Rodney Hood leads Duke basketball with his silent swagger

Men's Basketball headshots and team shots
Men's Basketball headshots and team shots

Unable to play or travel with the team last year after transferring from Mississippi State, Rodney Hood felt like he was imprisoned.

Now he’s free, preparing to play his first real game in more than a year and a half.

But on the court, he doesn’t celebrate like someone who just got out from behind bars, albeit figuratively. On a team with animated players who bump shoulders, pump fists and thump chests, Hood carries himself with a silent swagger that stands out more than any of his teammates’ emphatic gestures.

“That’s his demeanor, his swagger on the court,” junior Quinn Cook said. “He’ll let us do the talking for him. I call him the silent assassin because he doesn’t do any talking.”

As an on-the-court assassin, Hood has many methods of execution. At 6-foot-8, he has the body of a forward. He can play with his back to the basket, and he’s just as big as the team’s two starting post players, Amile Jefferson and Jabari Parker.

With the ball in his hands, though, he’s a lengthy wing player. In his freshman year at Mississippi State, he averaged 1.5 threes per game. On the perimeter, his athletic frame inevitably presents mismatches with opposing guards.

Now he just has to live up to his silent assassin’ billing.

“I love that name. Hopefully I can be that every time out,” Hood said.
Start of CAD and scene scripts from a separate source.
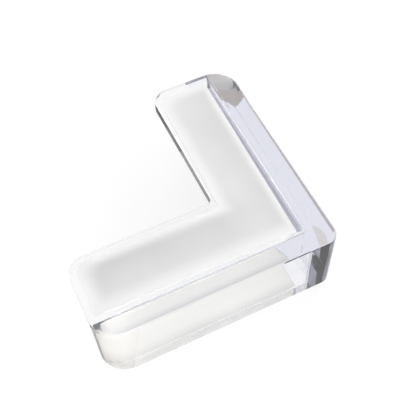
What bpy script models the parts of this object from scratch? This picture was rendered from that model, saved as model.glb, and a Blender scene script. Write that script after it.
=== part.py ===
"""Furniture corner protector: a clear L-shaped moulding for a table corner, with its adhesive pads.

The part stands on the lower edges of its two walls. Its two arms meet at the outer corner, which points to
+X and -Y: arm A runs from there along +Y and arm B along -X. A thin plate lies on the table top, and a thick
wall hangs down along each outer side of the table. The origin is the centre of the bounding box's underside.
Units are metres.
"""

import math

import bmesh
import bpy
from mathutils import Matrix, Vector

MM = 0.001

# Moulding
ARM_LENGTH = 55.0 * MM
ARM_WIDTH = 20.6 * MM
HEIGHT = 18.0 * MM
WALL_THICKNESS = 5.3 * MM
PLATE_THICKNESS = 2.4 * MM

# Rounding of the outline, seen from above
OUTER_CORNER_RADIUS = 3.0 * MM
WALL_END_RADIUS = 6.4 * MM
PLATE_END_RADIUS = 4.0 * MM
INNER_CORNER_RADIUS = 0.8 * MM
LEAST_RADIUS = 0.05 * MM
POCKET_CORNER_RADIUS = 1.0 * MM

# Rounding of the edges, seen from the side
TOP_EDGE_RADIUS = 0.4 * MM
BOTTOM_EDGE_RADIUS = 0.5 * MM
POCKET_LIP_RADIUS = 0.5 * MM
POCKET_ROOT_RADIUS = 0.3 * MM

# The bead along the outer top edge is set off by a groove on the top and a groove on the outer face
BEAD_HEIGHT = 5.2 * MM
SIDE_GROOVE_DEPTH = 0.12 * MM
SIDE_GROOVE_WIDTH = 0.4 * MM
TOP_GROOVE_DEPTH = 0.15 * MM
TOP_GROOVE_WIDTH = 0.4 * MM

# Adhesive pads
PAD_THICKNESS = 0.5 * MM
PAD_GAP = 0.3 * MM
PAD_CORNER_RADIUS = 1.0 * MM
PLATE_PAD_WALL_MARGIN = 1.9 * MM
PLATE_PAD_EDGE_MARGIN = 1.6 * MM
WALL_PAD_BOTTOM_MARGIN = 1.0 * MM
WALL_PAD_CORNER_MARGIN = 5.7 * MM
WALL_PAD_END_MARGIN = 2.0 * MM

# The plate's pad is stuck on by hand, a little clockwise about its outer corner
PLATE_PAD_TURN = math.radians(0.8)

# How finely round stretches are divided
ARC_STEP = math.radians(5)
EDGE_STEPS = 5
SHARP_ANGLE = math.radians(40)

# Lengths by which a cutter reaches past the moulding
OVERCUT = 2.0 * MM

OUTER_X = ARM_LENGTH / 2
OUTER_Y = -ARM_LENGTH / 2
PLATE_UNDERSIDE = HEIGHT - PLATE_THICKNESS


def from_corner(along_a, along_b):
    """The place that lies along_a up arm A (+Y) and along_b up arm B (-X) from the outer corner."""
    return Vector((OUTER_X - along_b, OUTER_Y + along_a))


def rounded(corners):
    """A closed outline through corners, each a point and the radius that rounds it off."""
    points = []
    for index, (corner, radius) in enumerate(corners):
        to_last = (corners[index - 1][0] - corner).normalized()
        to_next = (corners[(index + 1) % len(corners)][0] - corner).normalized()
        if radius <= 0:
            points.append(corner)
            continue
        half = to_last.angle(to_next) / 2
        centre = corner + (to_last + to_next).normalized() * radius / math.sin(half)
        start = corner + to_last * radius / math.tan(half) - centre
        end = corner + to_next * radius / math.tan(half) - centre
        turn = -start.angle_signed(end)
        steps = max(2, round(abs(turn) / ARC_STEP))
        points += [centre + Matrix.Rotation(turn * step / steps, 2) @ start for step in range(steps + 1)]
    return points


def l_outline(near, far, inner, inset, radii):
    """The outline of an L, counterclockwise from the outer corner.

    near, far and inner are distances from the moulding's outer sides: to the outline's own outer sides, to
    the arms' ends and to the arms' inner sides. radii are those of the outer corner, of the outer and inner
    corners of an arm's end, and of the inner corner, before the outline was drawn in by inset.
    """
    corner, end_outer, end_inner = (max(radius - inset, LEAST_RADIUS) for radius in radii[:3])
    return rounded([
        (from_corner(near, near), corner),
        (from_corner(far, near), end_outer),
        (from_corner(far, inner), end_inner),
        (from_corner(inner, inner), radii[3] + inset),
        (from_corner(inner, far), end_inner),
        (from_corner(near, far), end_outer),
    ])


def pocket_outline(inset):
    """The outline of the space for the table, which lies inset past the walls and runs beyond the arms."""
    near = WALL_THICKNESS + inset
    far = ARM_LENGTH + OVERCUT
    return rounded([
        (from_corner(near, near), POCKET_CORNER_RADIUS),
        (from_corner(far, near), 0.0),
        (from_corner(far, far), 0.0),
        (from_corner(near, far), 0.0),
    ])


def loft(name, rings):
    """A closed solid through rings of equally many points, with the first and the last ring filled in."""
    shape = bmesh.new()
    rows = [[shape.verts.new(point) for point in ring] for ring in rings]
    for first, second in zip(rows, rows[1:]):
        for index in range(len(first)):
            after = (index + 1) % len(first)
            shape.faces.new((first[index], first[after], second[after], second[index]))
    shape.faces.new(rows[0])
    shape.faces.new(rows[-1])
    bmesh.ops.recalc_face_normals(shape, faces=shape.faces)
    mesh = bpy.data.meshes.new(name)
    shape.to_mesh(mesh)
    shape.free()
    piece = bpy.data.objects.new(name, mesh)
    bpy.context.scene.collection.objects.link(piece)
    return piece


def stack(name, levels):
    """A solid through level outlines, given as (height, outline) pairs."""
    return loft(name, [[(p.x, p.y, height) for p in outline] for height, outline in levels])


def edge_round(radius):
    """(height, inset) pairs of a quarter round, from its foot on the side face up to the flat face."""
    angles = [math.pi / 2 * step / EDGE_STEPS for step in range(EDGE_STEPS + 1)]
    return [(radius * math.sin(angle), radius * (1 - math.cos(angle))) for angle in angles]


def moulding_levels():
    """(height, inset) pairs up the outer face: bottom round, groove under the bead, top round."""
    bottom = [(BOTTOM_EDGE_RADIUS - rise, inset) for rise, inset in reversed(edge_round(BOTTOM_EDGE_RADIUS))]
    top = [(HEIGHT - TOP_EDGE_RADIUS + rise, inset) for rise, inset in edge_round(TOP_EDGE_RADIUS)]
    groove = HEIGHT - BEAD_HEIGHT
    crease = [
        (groove - SIDE_GROOVE_WIDTH / 2, 0.0),
        (groove, SIDE_GROOVE_DEPTH),
        (groove + SIDE_GROOVE_WIDTH / 2, 0.0),
    ]
    return bottom + crease + top


def pocket_levels():
    """(height, inset) pairs up the inner faces of the walls: flared lip, straight face, small root round."""
    lip = [(POCKET_LIP_RADIUS - rise, -inset) for rise, inset in reversed(edge_round(POCKET_LIP_RADIUS))]
    root = [
        (PLATE_UNDERSIDE - POCKET_ROOT_RADIUS + rise, inset)
        for rise, inset in edge_round(POCKET_ROOT_RADIUS)
    ]
    return [(-OVERCUT, -POCKET_LIP_RADIUS)] + lip + root


def cut(piece, cutter):
    """Takes cutter out of piece. The cutter stays in the file as a hidden guide."""
    cutter.hide_render = True
    cutter.display_type = "WIRE"
    boolean = piece.modifiers.new("Cut " + cutter.name, "BOOLEAN")
    boolean.operation = "DIFFERENCE"
    boolean.solver = "EXACT"
    boolean.object = cutter


def material(name, color, roughness, transmission=0.0, alpha=1.0):
    """A Principled material. Color is linear red, green and blue."""
    made = bpy.data.materials.new(name)
    made.use_nodes = True
    made.diffuse_color = (*color, alpha)
    shader = made.node_tree.nodes["Principled BSDF"]
    shader.inputs["Base Color"].default_value = (*color, 1.0)
    shader.inputs["Roughness"].default_value = roughness
    shader.inputs["Metallic"].default_value = 0.0
    shader.inputs["Transmission Weight"].default_value = transmission
    shader.inputs["Alpha"].default_value = alpha
    return made


def finish(piece, surface):
    """Shades a piece smooth up to its sharp edges and gives it its material."""
    piece.data.materials.append(surface)
    piece.data.shade_smooth()
    piece.data.set_sharp_from_angle(angle=SHARP_ANGLE)


def top_groove_cutter():
    """A V-shaped bar bent to an L, which runs along the inner faces of the walls and past the arms' ends."""
    spread = TOP_GROOVE_WIDTH / 2 * (TOP_GROOVE_DEPTH + OVERCUT) / TOP_GROOVE_DEPTH
    section = [(0.0, HEIGHT - TOP_GROOVE_DEPTH), (spread, HEIGHT + OVERCUT), (-spread, HEIGHT + OVERCUT)]
    far = ARM_LENGTH + OVERCUT
    lines = [(WALL_THICKNESS + aside, height) for aside, height in section]
    return loft("top_groove_cutter", [
        [(*from_corner(far, line), height) for line, height in lines],
        [(*from_corner(line, line), height) for line, height in lines],
        [(*from_corner(line, far), height) for line, height in lines],
    ])


def corner_body(surface):
    """The clear moulding: plate, two walls, and the bead along the outer top edge."""
    radii = (OUTER_CORNER_RADIUS, WALL_END_RADIUS, PLATE_END_RADIUS, INNER_CORNER_RADIUS)
    body = stack("corner_body", [
        (height, l_outline(inset, ARM_LENGTH - inset, ARM_WIDTH - inset, inset, radii))
        for height, inset in moulding_levels()
    ])
    cut(body, stack("table_pocket_cutter", [
        (height, pocket_outline(inset)) for height, inset in pocket_levels()
    ]))
    cut(body, top_groove_cutter())
    finish(body, surface)


def plate_adhesive(surface):
    """The L-shaped pad of double-sided tape under the plate."""
    near = WALL_THICKNESS + PLATE_PAD_WALL_MARGIN
    straight = l_outline(
        near,
        ARM_LENGTH - PLATE_PAD_EDGE_MARGIN,
        ARM_WIDTH - PLATE_PAD_EDGE_MARGIN,
        0.0,
        (PAD_CORNER_RADIUS, PAD_CORNER_RADIUS, PLATE_END_RADIUS - PLATE_PAD_EDGE_MARGIN, INNER_CORNER_RADIUS),
    )
    corner = from_corner(near, near)
    outline = [corner + Matrix.Rotation(-PLATE_PAD_TURN, 2) @ (point - corner) for point in straight]
    top = PLATE_UNDERSIDE - PAD_GAP
    finish(stack("plate_adhesive", [(top - PAD_THICKNESS, outline), (top, outline)]), surface)


def wall_adhesive(name, on_arm_a, surface):
    """A strip of double-sided tape on the inner face of one wall, up to just below the plate's pad."""
    start = WALL_THICKNESS + WALL_PAD_CORNER_MARGIN
    end = ARM_LENGTH - WALL_PAD_END_MARGIN
    top = PLATE_UNDERSIDE - PAD_GAP - PAD_THICKNESS - PAD_GAP
    bottom = WALL_PAD_BOTTOM_MARGIN
    outline = rounded([
        (Vector((along, height)), PAD_CORNER_RADIUS)
        for along, height in ((start, bottom), (end, bottom), (end, top), (start, top))
    ])
    near = WALL_THICKNESS + PAD_GAP
    finish(loft(name, [
        [
            (*(from_corner(point.x, aside) if on_arm_a else from_corner(aside, point.x)), point.y)
            for point in outline
        ]
        for aside in (near, near + PAD_THICKNESS)
    ]), surface)


def main():
    for leftover in list(bpy.data.objects):
        bpy.data.objects.remove(leftover, do_unlink=True)
    clear_pvc = material("clear_pvc", (0.88, 0.88, 0.94), 0.06, transmission=0.9, alpha=0.35)
    corner_body(clear_pvc)
    plate_adhesive(material("plate_tape", (0.86, 0.87, 0.86), 0.45))
    wall_adhesive("wall_adhesive_a", True, material("wall_tape_a", (0.86, 0.87, 0.87), 0.45))
    wall_adhesive("wall_adhesive_b", False, material("wall_tape_b", (0.86, 0.87, 0.87), 0.45))


main()
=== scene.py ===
"""Looks of the clear furniture corner protector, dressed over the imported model."""
import math

import bmesh
import bpy
from mathutils import Matrix, Vector


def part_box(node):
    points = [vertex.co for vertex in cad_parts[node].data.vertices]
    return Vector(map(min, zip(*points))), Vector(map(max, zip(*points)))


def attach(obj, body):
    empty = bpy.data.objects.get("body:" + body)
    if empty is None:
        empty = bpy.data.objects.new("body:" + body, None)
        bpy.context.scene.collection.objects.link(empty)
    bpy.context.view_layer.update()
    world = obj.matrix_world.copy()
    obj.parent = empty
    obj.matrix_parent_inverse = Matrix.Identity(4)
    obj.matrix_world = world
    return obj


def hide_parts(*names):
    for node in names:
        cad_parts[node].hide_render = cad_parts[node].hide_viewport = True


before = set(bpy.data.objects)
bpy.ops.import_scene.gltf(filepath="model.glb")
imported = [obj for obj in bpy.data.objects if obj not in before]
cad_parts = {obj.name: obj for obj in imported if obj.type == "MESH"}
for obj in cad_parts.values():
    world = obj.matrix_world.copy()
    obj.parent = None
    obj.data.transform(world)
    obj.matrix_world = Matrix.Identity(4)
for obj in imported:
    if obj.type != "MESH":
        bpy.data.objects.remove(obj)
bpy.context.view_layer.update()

MM = 0.001

# Sizes read from the frame
BODY_LOW, BODY_HIGH = (Vector(corner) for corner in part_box("corner_body"))
PAD_LOW, PAD_HIGH = (Vector(corner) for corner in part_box("plate_adhesive"))
STRIP_A_LOW, STRIP_A_HIGH = (Vector(corner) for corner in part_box("wall_adhesive_a"))
STRIP_B_LOW, STRIP_B_HIGH = (Vector(corner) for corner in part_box("wall_adhesive_b"))
PAD_GAP = 0.3 * MM
PAD_THICKNESS = PAD_HIGH.z - PAD_LOW.z
HEIGHT = BODY_HIGH.z
ARM_LENGTH = BODY_HIGH.x - BODY_LOW.x
PLATE_UNDERSIDE = PAD_HIGH.z + PAD_GAP
WALL_THICKNESS = BODY_HIGH.x - STRIP_A_HIGH.x - PAD_GAP

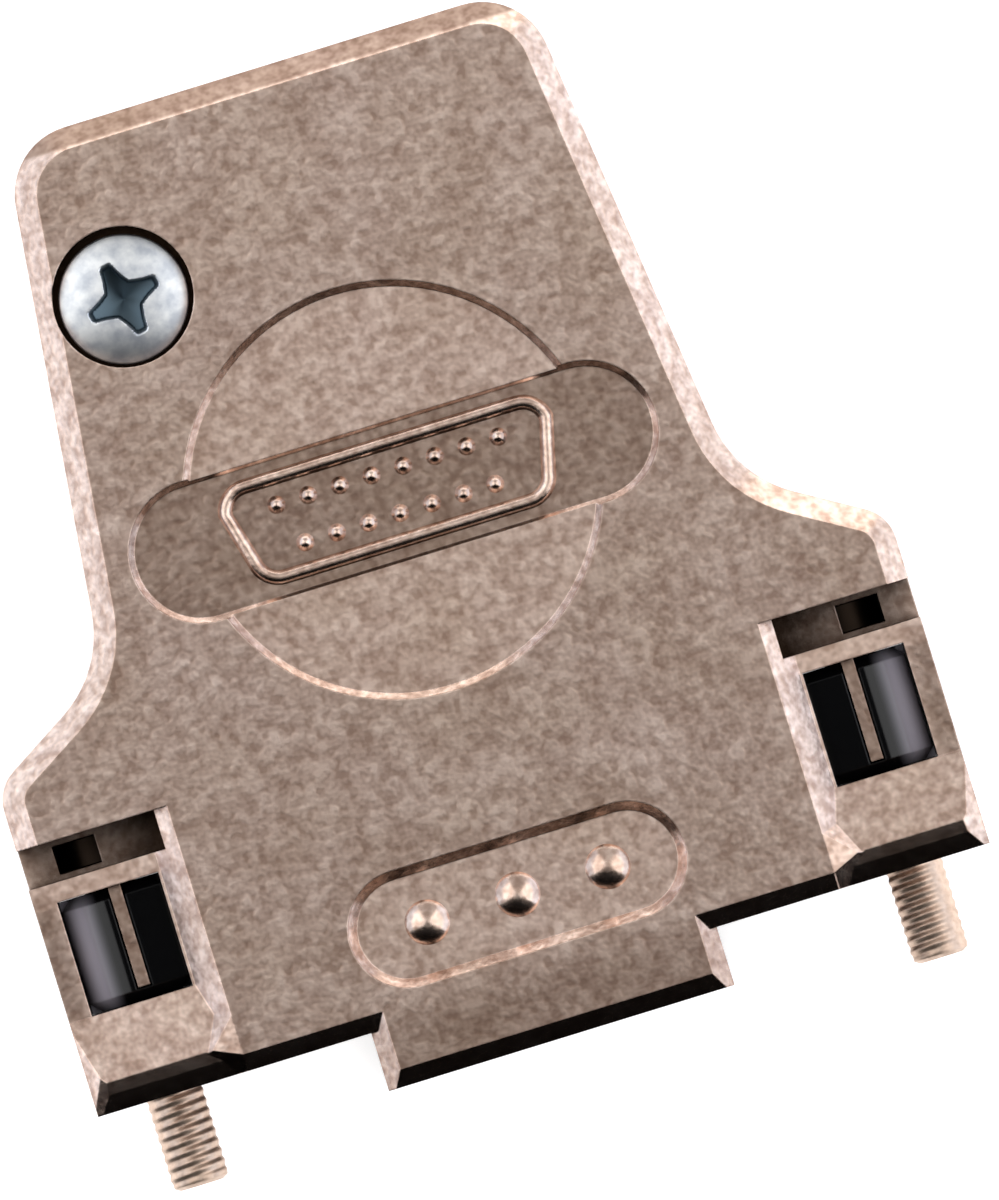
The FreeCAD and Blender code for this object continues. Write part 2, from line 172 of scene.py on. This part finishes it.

# The colour: patches of two warm greys, shaded by the patterns and the zones, and a painted
# brown shade in deep corners, where the ambient occlusion finds them closed in.
skin = add_node(
    cast_nickel, "ShaderNodeMix", {0: clouds, 6: linear("#ffe6d8"), 7: linear("#f4dac8")},
    data_type="RGBA",
)[2]
# Tints: the long recess, the tab, the window rims, the key webs and the cable end are coloured
# darker; on the key webs this is painted shade.
shades = [
    (grain, "#cdc4bf", "#ffffff"), (blotches, "#e4dedb", "#ffffff"),
    (long_recess, "#ffffff", "#dad6d2"), (darker_zones, "#ffffff", "#dcd8d5"),
    (cable_end, "#ffffff", "#bdb6b0"),
]
for share, none, full in shades:
    shade = add_node(
        cast_nickel, "ShaderNodeMix", {0: share, 6: linear(none), 7: linear(full)},
        data_type="RGBA",
    )[2]
    skin = add_node(
        cast_nickel, "ShaderNodeMix", {0: 1.0, 6: skin, 7: shade},
        data_type="RGBA", blend_type="MULTIPLY",
    )[2]
# Painted shade: where the ambient occlusion finds a corner closed in, the colour is mixed towards
# dark brown.
openness = add_node(
    cast_nickel, "ShaderNodeAmbientOcclusion", {"Distance": 2.5 * mm}, samples=8,
)["AO"]
openness = add_node(
    cast_nickel, "ShaderNodeMapRange", {"Value": openness, "From Min": 0.3, "From Max": 0.75},
)["Result"]
skin = add_node(
    cast_nickel, "ShaderNodeMix", {0: openness, 6: linear("#2e2118"), 7: skin},
    data_type="RGBA",
)[2]

# The gloss: slopes are a little smoother than level faces, because the tumbling polishes them.
roughness = satin
for share, change in ((dull, 0.035), (sloped, -0.05), (cable_end, 0.2), (cross_bar, 0.08)):
    roughness = add_node(
        cast_nickel, "ShaderNodeMath", {0: share, 1: change, 2: roughness},
        operation="MULTIPLY_ADD",
    )[0]

# The relief: edges rounded to 0.08 mm, and an orange peel 0.02 mm high.
soft_edge = add_node(cast_nickel, "ShaderNodeBevel", {"Radius": 0.08 * mm}, samples=4)["Normal"]
relief = add_node(
    cast_nickel, "ShaderNodeMath", {0: blotches, 1: 0.4, 2: grain}, operation="MULTIPLY_ADD",
)[0]
orange_peel = add_node(
    cast_nickel, "ShaderNodeBump",
    {"Strength": 0.28, "Distance": 0.02 * mm, "Height": relief, "Normal": soft_edge},
)["Normal"]
feed(cast_nickel, shader, {"Base Color": skin, "Roughness": roughness, "Normal": orange_peel})
dress(("top_shell", "bottom_shell"), cast_nickel)


# --- Raised sign on each half shell --------------------------------------------------------
# The outline of a 15-way connector with its two rows of contacts, cast raised on the floor of
# the long recess of each half, so that the fitter sees which size the hood is for. Three dots
# near the tab are cast raised as well.

def surface(name, grids, finish, recess_shade=None):
    """Joins point grids into one closed mesh. A grid is rows by columns by XYZ in millimetres,
    with a word that says whether its columns close on themselves, as round a screw."""
    points, quads, start = [], [], 0
    for grid, closed in grids:
        rows, columns = grid.shape[:2]
        number = start + np.arange(rows * columns).reshape(rows, columns)
        if closed:
            number = np.concatenate([number, number[:, :1]], axis=1)
        corners = [number[:-1, :-1], number[:-1, 1:], number[1:, 1:], number[1:, :-1]]
        quads.append(np.stack(corners, -1).reshape(-1, 4))
        points.append(grid.reshape(-1, 3) * mm)
        start += rows * columns
    mesh = bpy.data.meshes.new(name)
    mesh.from_pydata(np.concatenate(points).tolist(), [], np.concatenate(quads).tolist())
    # The attribute marks where a painted shade goes.
    if recess_shade is not None:
        mesh.attributes.new("recess_shade", "FLOAT", "POINT").data.foreach_set("value", recess_shade)
    shape = bmesh.new()
    shape.from_mesh(mesh)
    bmesh.ops.remove_doubles(shape, verts=shape.verts, dist=0.0002 * mm)
    bmesh.ops.recalc_face_normals(shape, faces=shape.faces)
    shape.to_mesh(mesh)
    shape.free()
    mesh.materials.append(finish)
    mesh.shade_smooth()
    mesh.set_sharp_from_angle(angle=math.radians(40))
    piece = bpy.data.objects.new(name, mesh)
    bpy.context.scene.collection.objects.link(piece)
    return piece


recess_depth = 0.5
sign_floor = face / mm - recess_depth
sign_centre = 21.9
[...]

Don’t mistake Hood’s quiet charisma with a lack of leadership. Freshman Semi Ojeleye said Hood leads by example, “staying late, being there early, hitting big-time shots.”

Those are the reasons why he’s one of the team’s captains, despite being with the team for only one season—a season in which he wasn’t allowed to play.

At first glance, Hood’s captaincy stands out next to his co-captains: Tyler Thornton and Josh Hairston, both seniors. But unlike last season, when seniors Seth Curry, Ryan Kelly and Mason Plumlee led the team in scoring, this year’s most veteran players won’t do that. Hood may ultimately prove to be the team’s go-to scoring option and the only captain to play more than 30 minutes per game, giving the team consistent on-the-court leadership.

Part of being a captain means being more vocal, and as Cook noted, “Coach tries to get him out of his comfort zone, talking more.”

Thornton said Hood was quiet last year but is now “far past that.”

And when the team needed somebody to speak, trailing by four points to Division II Drury at halftime of their last exhibition game, he spoke. Naturally, the hushed Hood wouldn’t say exactly what he said to his teammates.

“I’m not a hollering type guy, but I always say what needs to be said. At halftime, I said what needed to be said,” Hood said. “I can’t repeat it.”

It would be too much to attribute Duke’s eventual 16-point victory to whatever was said at halftime. It wouldn’t be too much to credit Hood with leading the Blue Devils in their comeback, scoring a game-high 21 points, dishing four assists and playing with an intensity that’s expected in March, not exhibition season.

The important takeaway: Rodney leads, and his teammates follow.

“He doesn’t have too much to say, but when he does talk it’s important, and he gets his message across,” Thornton said.

His message against Drury was that the team was playing with a lack of energy, something that needed to change in the second half.

Hood isn’t always so stern, though. When he’s not in game mode, he’s not quite the ‘silent assassin.’

“Off the court he’s not cool,” said Cook, who along with Marshall Plumlee lives with Hood. “He talks too much.”

A smiling Hood said Plumlee and Cook are good roommates, except when Marshall stays up playing video games all night.

The topic Hood can’t stop yammering about in their apartment: Monta Ellis, the Dallas Mavericks guard who averaged 19.2 points per game last season for the Milwaukee Bucks. Hood, a Meridian, Miss. native, said he began loving the game because of Ellis, who hails from Jackson, Miss.

“Monta is my boy. I try to let it be known,” Hood said.